Black financial advisers are rare, Black wholesalers rarer still.

So as a leader and advocate for those essential product marketers through the Association for Wholesaling Diversity, which he founded in 2016, Marlōn Hall is as unique as his name (pronounced mar-lone, French for “little hawk”). His route to a successful career in this relatively obscure corner of the business is equally singular.

Raised by a single mother in a tough South Side Chicago neighborhood, Hall moved to Laramie, Wyoming, which his wife discovered on vacations out West. Taking a job as a carpenter, a skill he developed after dropping out of an elite high school at the time his mother died, he endured overt discrimination and decided to earn his equivalency diploma and go to college.

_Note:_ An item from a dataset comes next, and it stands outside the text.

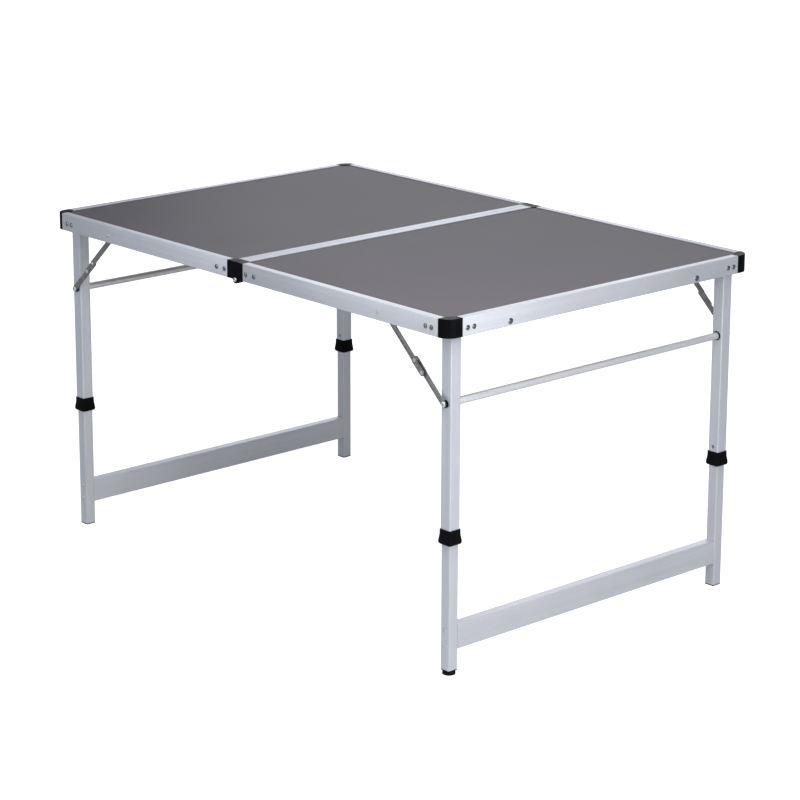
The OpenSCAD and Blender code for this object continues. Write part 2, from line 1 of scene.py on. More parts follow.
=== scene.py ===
"""Folding table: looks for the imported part. Lengths below are in millimetres, made metres in piece()."""

import json
import math

import bpy
import numpy as np
from mathutils import Matrix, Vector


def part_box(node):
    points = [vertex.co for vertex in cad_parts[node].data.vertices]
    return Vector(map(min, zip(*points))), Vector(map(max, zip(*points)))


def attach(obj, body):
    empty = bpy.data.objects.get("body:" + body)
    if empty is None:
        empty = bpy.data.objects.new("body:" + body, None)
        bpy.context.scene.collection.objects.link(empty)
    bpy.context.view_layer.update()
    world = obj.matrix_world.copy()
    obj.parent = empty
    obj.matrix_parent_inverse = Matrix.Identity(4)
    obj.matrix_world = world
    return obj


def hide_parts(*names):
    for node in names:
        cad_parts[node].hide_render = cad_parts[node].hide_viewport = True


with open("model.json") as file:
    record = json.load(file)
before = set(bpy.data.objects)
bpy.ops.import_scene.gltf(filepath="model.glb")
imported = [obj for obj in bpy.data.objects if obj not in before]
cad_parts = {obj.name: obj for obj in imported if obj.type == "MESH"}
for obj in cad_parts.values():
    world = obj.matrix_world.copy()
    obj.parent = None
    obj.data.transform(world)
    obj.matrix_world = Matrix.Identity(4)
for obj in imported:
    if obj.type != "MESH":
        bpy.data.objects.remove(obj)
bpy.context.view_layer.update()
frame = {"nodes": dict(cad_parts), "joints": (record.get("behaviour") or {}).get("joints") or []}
MM = 0.001
JOINTS = {j["name"]: j for j in frame["joints"]}


def box(node):
    """Lowest and highest corner of a CAD node, in millimetres."""
    lo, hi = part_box(node)
    return np.array(lo) / MM, np.array(hi) / MM


# ---- camera, light and floor ------------------------------------------------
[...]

After graduating, he got a job as a bank teller, where his manager suggested he take training courses that led to earning securities licenses and being called on by wholesalers. Coming to understand their job, Hall applied to Jackson Financial and became an internal wholesaler in Denver in 2008. He joined the field force in 2010 and was promoted to team leader of five wholesalers in 2020.

In his travels, Hall met other Black wholesalers who, like him, often felt isolated. To provide a place to share their experiences and help each other, and to raise awareness among African Americans nationally about careers in financial services, he formed AWD.

“People well up when talking about their experiences and realizing they are not alone,” Hall said, “I thought that might happen once or twice, but it happens often.”